Multi-scale Performance of Graphene Oxide-modified Cementitious Materials

This study investigates the synergistic effect of graphene oxide (GO) and high-volume mineral admixtures (fly ash, silica fume, slag) on cementitious materials. Compressive strength tests, thermogravimetric–differential thermogravimetric (TG-DTG) analysis, and scanning electron microscopy (SEM) were conducted to reveal multi-scale mechanisms. Results indicate that high mineral admixture replacement delays early strength, while 60% replacement provides the best later strength.

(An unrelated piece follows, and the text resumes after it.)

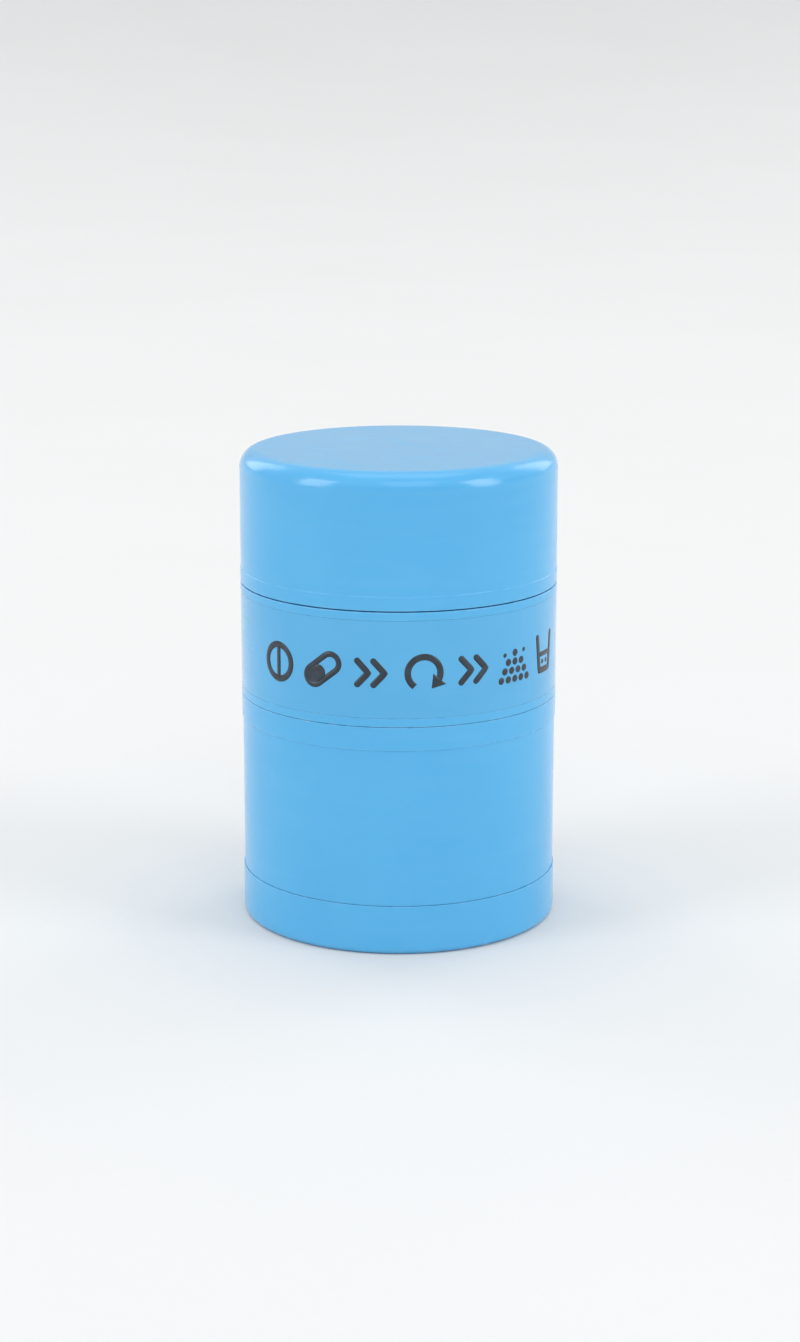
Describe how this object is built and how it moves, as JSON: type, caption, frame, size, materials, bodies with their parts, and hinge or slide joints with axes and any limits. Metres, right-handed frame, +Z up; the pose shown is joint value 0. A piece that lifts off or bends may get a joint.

With GO incorporation, strength development is accelerated and the upper strength limit is enhanced, enabling 80% replacement systems to achieve optimal performance, with 28-day compressive strength about 30% higher than the control. TG-DTG results show calcium hydroxide (CH) content decreases by 40%–64% with mineral admixtures and by 67%–76% with GO addition, accompanied by a 14%–20% reduction in CH crystal size. SEM observations further confirm that GO induces smaller, regular CH crystals and denser calcium silicate hydrate (C-S-H) gel, significantly reducing pores and cracks. Overall, GO effectively improves mechanical properties and optimizes hydration products and microstructure in high-volume mineral admixture systems, offering a sustainable pathway for low-carbon, high-performance cementitious materials.